Back at the gathering, Theodore finishes the story. Ottmar is frustrated at the loose ends, but Theodore assures him that the Talking Turk is meant to be merely a fragment. He reveals that the real Ferdinand is fine, as they have recently read one of his dialogues on opera. Lothair, contented with this ending, suggests they move on from their conversation about the Talking Turk.

Characters
 Characters at the gathering:
 The narrator, who arrives late to the evening gathering
 Vincent, a friend of the narrator
 Theodore
 Lothair
 Cyprian, teller of the story of Adelgunda
 Ottmar
 Characters in Cyprian's story:
 Colonel von P———
 His wife
 An elderly frenchwoman
 Augusta, the colonel's elder daughter
 Adelgunda, the colonel's younger daughter
 Characters in the Automata manuscript:
 The Turk's exhibitor
 Lewis
 Ferdinand
 The woman singer
 Professor X———, the Turk's creator

Historical significance
Some scholars argue that The Automata and Hoffmann's other stories have been to some extent overlooked in the study of early science fiction. Martin Willis explains that each part of the frame narrative (the gathering with the ring, the ghost story of Adelgunda, and the story of the Talking Turk) each explore different aspects of the inter-relatedness between scientific and supernatural ways of knowing in the early 19th century, and not necessarily in mutually exclusive ways.

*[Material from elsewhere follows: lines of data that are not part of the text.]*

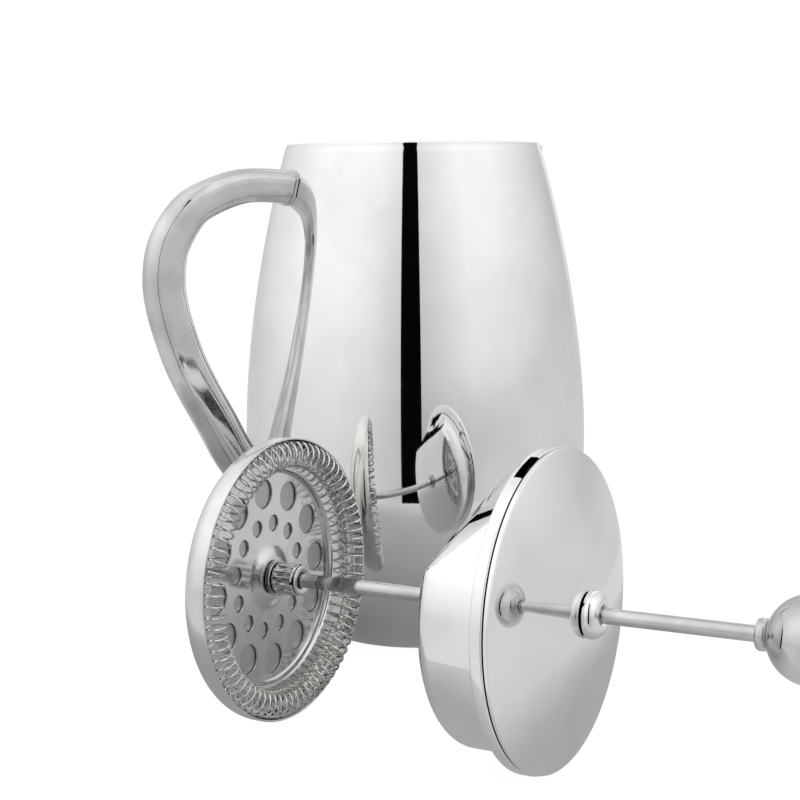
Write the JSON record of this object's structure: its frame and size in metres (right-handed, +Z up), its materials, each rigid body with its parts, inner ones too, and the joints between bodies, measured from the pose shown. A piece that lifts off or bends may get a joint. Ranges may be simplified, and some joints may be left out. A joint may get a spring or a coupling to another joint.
{
  "type": "french press",
  "caption": "Double-walled barrel french press with a D-bar handle, its domed lid, rod, ball knob and coil-edged filter laid beside it.",
  "frame": {"origin": "centre of the pot's flat base, on the table", "axes": "+Z up, +X towards the spout, -X towards the handle; the laid-down rod points 59.8 degrees clockwise from +X seen from above"},
  "size_m": [0.2104, 0.3177, 0.2001],
  "materials": {
    "polished_steel": "mirror-polished stainless steel",
    "brushed_liner": "satin stainless steel",
    "pressed_steel": "bright pressed stainless sheet",
    "turned_steel": "turned stainless steel",
    "spring_wire": "bright drawn stainless wire",
    "woven_mesh": "fine woven stainless mesh",
    "seal_rubber": "matte black rubber"
  },
  "bodies": {
    "pot": {"outer_shell": "polished_steel", "inner_liner": "brushed_liner", "base_plate": "polished_steel", "spout_beak": "polished_steel", "spout_throat": "polished_steel", "handle": "polished_steel", "handle_upper_saddle": "polished_steel", "handle_lower_saddle": "polished_steel"},
    "lid": {"lid_flange": "polished_steel", "lid_cap": "polished_steel", "lid_skirt": "polished_steel", "strainer_tab": "polished_steel", "guide_bush": "polished_steel", "bush_nut": "turned_steel", "lower_grommet": "turned_steel"},
    "rod_seal_ring": {"rod_seal": "seal_rubber"},
    "plunger": {"plunger_rod": "polished_steel", "knob": "polished_steel", "knob_insert": "turned_steel", "knob_collar": "polished_steel", "hub_ring": "turned_steel", "filter_hub": "polished_steel", "hub_washer": "polished_steel"},
    "filter_stack": {"spiral_plate": "pressed_steel", "spring_coil": "spring_wire", "mesh_screen": "woven_mesh"},
    "cross_plate_assembly": {"cross_plate": "pressed_steel", "cross_plate_boss": "turned_steel"}
  },
  "joints": [
    {"name": "lid_lift", "type": "slide", "parent": "pot", "child": "lid", "axis": [0, 0, 1], "range_m": [0, 0.25]},
    {"name": "rod_turn", "type": "hinge", "parent": "lid", "child": "rod_seal_ring", "pos_m": [-0.0935, -0.0801, 0.04927], "axis": [0.5029, -0.864, 0.0246], "continuous": true},
    {"name": "plunge", "type": "slide", "parent": "rod_seal_ring", "child": "plunger", "axis": [0.5029, -0.864, 0.0246], "range_m": [-0.048, 0.0676]},
    {"name": "stack_advance", "type": "slide", "parent": "plunger", "child": "filter_stack", "axis": [0.5029, -0.864, 0.0246], "range_m": [-0.005, 0]},
    {"name": "cross_plate_unscrew", "type": "hinge", "parent": "filter_stack", "child": "cross_plate_assembly", "pos_m": [-0.0935, -0.0801, 0.04927], "axis": [0.5029, -0.864, 0.0246], "range_deg": [-2250, 0]}
  ],
  "couplings": [
    {"joint": "stack_advance", "follows": "cross_plate_unscrew", "m_per_rad": 0.00012732}
  ]
}
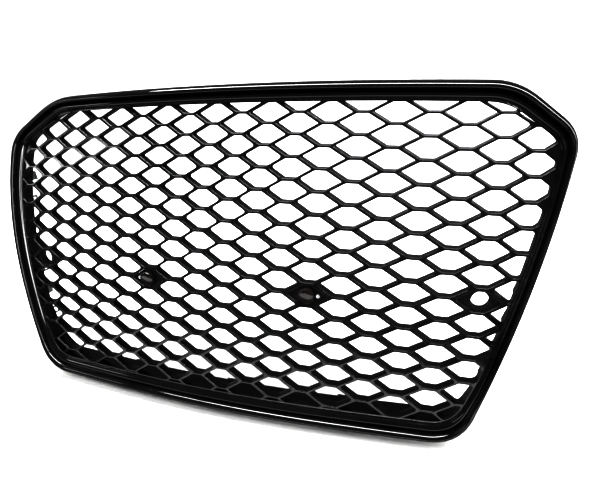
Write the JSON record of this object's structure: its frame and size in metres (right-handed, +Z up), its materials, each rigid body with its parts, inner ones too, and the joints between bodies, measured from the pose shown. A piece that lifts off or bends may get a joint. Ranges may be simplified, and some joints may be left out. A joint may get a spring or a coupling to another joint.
{
  "type": "front grille",
  "caption": "Honeycomb front grille for a car: one beaded frame, a curved hexagon mesh and round parking-sensor holders, with snap and bolt fixings behind.",
  "frame": {"origin": "midway between the two inner top bolt holes, on the upper face of the bracket shelves", "axes": "+X to the right seen from in front, +Y back into the car, +Z up"},
  "size_m": [0.8706, 0.2885, 0.4353],
  "materials": {
    "gloss_black": "gloss",
    "satin_black": "satin",
    "plug_black": "gloss",
    "steel": "zinc"
  },
  "bodies": {
    "grille": {"trim_ring": "gloss_black", "surround_frame": "gloss_black", "mesh_insert": "gloss_black", "holder_outer_left": "satin_black", "holder_inner_left": "satin_black", "holder_inner_right": "satin_black", "holder_outer_right": "satin_black", "holder_pins": "steel", "holder_latches": "satin_black", "snap_loops_left": "satin_black", "snap_loops_right": "satin_black", "snap_loops_top": "satin_black", "snap_loops_bottom": "satin_black", "top_bracket_left": "satin_black", "top_bracket_right": "satin_black", "spring_nuts": "steel", "lower_locators": "satin_black", "side_clips_left": "steel", "side_clips_right": "steel"},
    "plug_left": {"sensor_plug_left": "plug_black"},
    "plug_right": {"sensor_plug_right": "plug_black"}
  },
  "joints": [
    {"name": "plug_left_pull", "type": "slide", "parent": "grille", "child": "plug_left", "axis": [0, -1, 0], "range_m": [0, 0.035]},
    {"name": "plug_right_pull", "type": "slide", "parent": "grille", "child": "plug_right", "axis": [0, -1, 0], "range_m": [0, 0.035]}
  ]
}
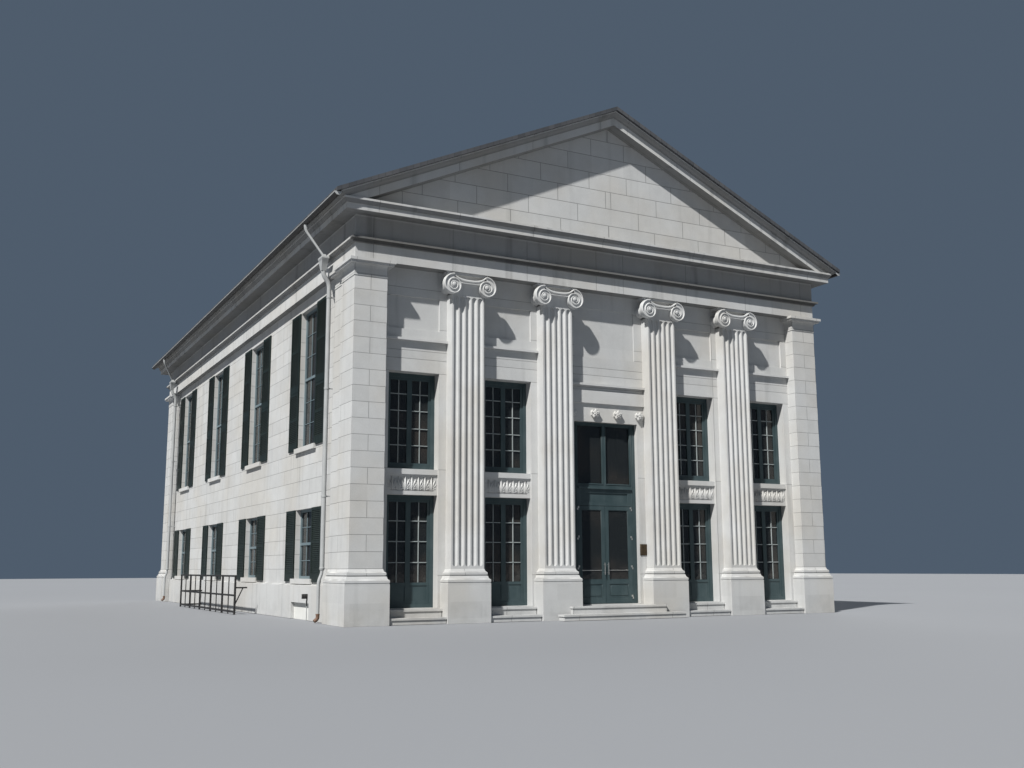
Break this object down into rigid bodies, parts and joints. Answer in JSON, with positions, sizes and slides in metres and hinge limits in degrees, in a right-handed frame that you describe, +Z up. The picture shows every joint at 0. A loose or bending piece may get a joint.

Other critics note The Automata's early literary connection between the mechanical world of automation and the aesthetic world of music. Katherine Hirt draws on Hoffmann's musical training to explain the way in which the story critiques the mechanical production of sound, using the characters to support the limitations of human performance. Werner Keil points out how Ferdinand elevates the comparatively simple but human performance by the unnamed woman singer.